Für die Fahrer und Maschinisten der neuen Drehleiter war die Bedienung einfacher als bei der 1954 beschafften 25-Meter-Drehleiter. So musste nicht mehr auf die Fallhaken (die die ausgefahrene Leiter blockierten) geachtet werden, die Leiter konnte in jeder Leiterstellung angehalten werden. Das Rangieren in engen Gassen erforderte allerdings viel Muskelkraft. Da das Fahrzeug über keine Lenkhilfe verfügte, war das Rangieren manchmal schon schweißtreibend und anstrengend. Von der Drehleiter aus wurde so manche Brandmauer bei Bränden von landwirtschaftlichen Anwesen von einem Feuerwehrmann auf der Leiter mit einem Strahlrohr gehalten.
Zum Besteigen der Leiter musste der Motor abgestellt werden, um ein Verfahren der Leiter im bestiegenen Zustand zu verhindern.
Der Feuerwehrmann, der mit einem Steigergurt gesichert war, bekämpfte die Flammen von oben. Ihm folgte ein zweiter Mann auf der Leiter, der den Schlauch nachzog und sicherte.
Bei größeren Bränden kam auch ein Wenderohr zum Einsatz. Dieses wurde mit einer Arbeitsleine von unten gesteuert. Es waren nur Bewegungen nach oben und unten möglich. Eine seitliche Bewegung war nur durch Drehen des Leiterparks möglich.
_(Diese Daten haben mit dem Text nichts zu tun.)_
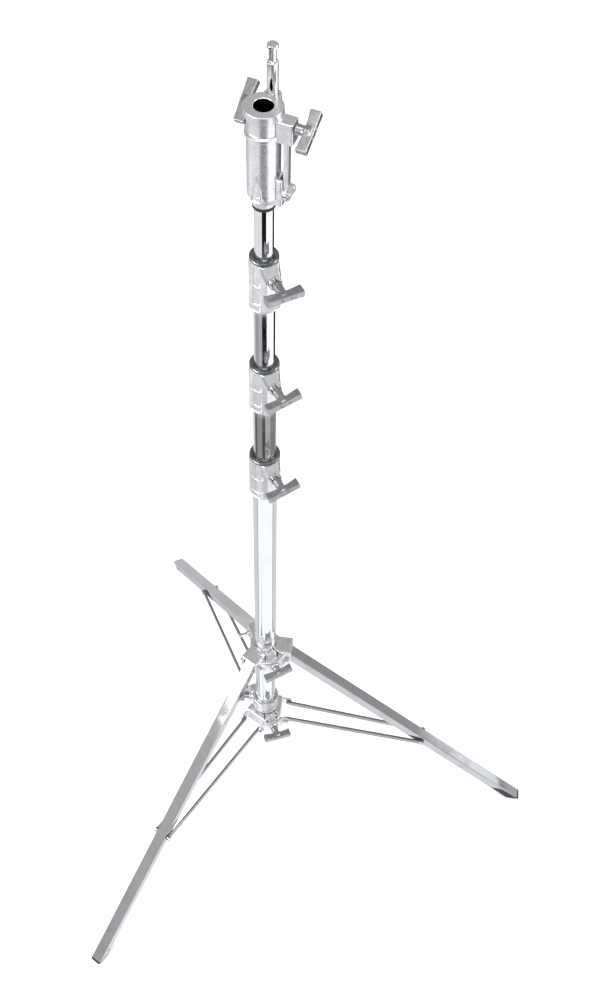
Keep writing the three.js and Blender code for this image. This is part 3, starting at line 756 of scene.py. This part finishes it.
def leg_section(inset=0.0, corner=2.6):
    y, z = LEG_W / 2 - inset, LEG_H / 2 - inset
    corner = max(corner - inset, 0.6)
    return soften([(-y, -z), (y, -z), (y, z), (-y, z)], corner, steps=5)


def level_cut(slope, above, z):
    """Where a level plane above the floor cuts a line along the leg, z off its middle."""
    return (PIVOT_Z - above + z * math.cos(slope)) / math.sin(slope)


def leg_shape(slope):
    """Square tube with rounded corners, cut level at the foot."""
    outer, inner = leg_section(), leg_section(LEG_WALL)
    above = SOLE_T + GAP
    trim = 0.5  # broken edge at each end
    edge = leg_section(trim)

    def start(section, x):
        return [(x, y, z) for y, z in section]

    def end(section, back):
        return [(level_cut(slope, above, z) - back, y, z) for y, z in section]

    loops = [
        start(edge, -LEG_ROOT), start(outer, trim - LEG_ROOT), end(outer, trim), end(edge, 0),
        end(inner, 0), start(inner, -LEG_ROOT),
    ]
    return loft(loops, ring=True)


def foot_shape(slope):
    """A level rubber sole with a rounded rim, and its plug inside the tube."""
    plug, rim, sole = leg_section(LEG_WALL + GAP), leg_section(), leg_section(0.9)

    def level(section, above):
        return [(level_cut(slope, above, z), y, z) for y, z in section]

    start = level_cut(slope, 0, -LEG_H / 2) - 32
    loops = [
        [(start, y, z) for y, z in plug], level(plug, SOLE_T), level(rim, SOLE_T),
        level(rim, 1.2), level(sole, 0),
    ]
    return loft(loops)


def stadium(length, r, steps=14):
    ends = []
    for centre, first in ((length, -90), (0, 90)):
        for k in range(steps + 1):
            angle = math.radians(first + 180 * k / steps)
            ends.append((centre + r * math.cos(angle), r * math.sin(angle)))
    return ends


def bar_shape(length):
    """Flat brace bar with round ends and broken edges."""
    half, edge = BAR_T / 2, 0.9
    levels = [(BAR_H / 2 - edge, -half), (BAR_H / 2 - 0.25, 0.3 - half), (BAR_H / 2, edge - half),
              (BAR_H / 2, half - edge), (BAR_H / 2 - 0.25, half - 0.3), (BAR_H / 2 - edge, half)]
    return loft([[(x, y, z) for x, z in stadium(length, r)] for r, y in reversed(levels)])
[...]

Die Personenrettung erfolgte ebenfalls über die Leiter. An der Leiter befand sich auch ein Abseilgerät (Liberator). Damit konnten Personen in einem Rettungsgeschirr mit Seilbremse senkrecht abgeseilt werden. Im Feuerwehrjargon hieß dieses Gerät bezeichnenderweise auch „Eierquetscher“. Später wurde es durch ein neues Gerät, dem Rollgliss, ersetzt.
Als die Drehleiter zu einem medizinischen Notfall auf einer Baustelle alarmiert wurde, stellte sich heraus, dass die Feuerwehr Memmingen kein Gerät zur Rettung einer liegenden Person besitzt. Bei der Rettung aus dem ersten Obergeschoss wurde improvisiert und der Verunfallte über die Leiter liegend zu Boden gebracht. Sofort wurde ein Schleifkorb beschafft, mit dem in Verbindung mit dem Rollgliss Personen horizontal und vertikal gerettet werden konnten.
Bis zum 12. August 1996 versah die DL 30 Heinrich ihren Dienst bei der Memminger Feuerwehr und wurde dann an die Feuerwehr der Partnerschaftsstadt Tschernihiw in der Ukraine abgegeben.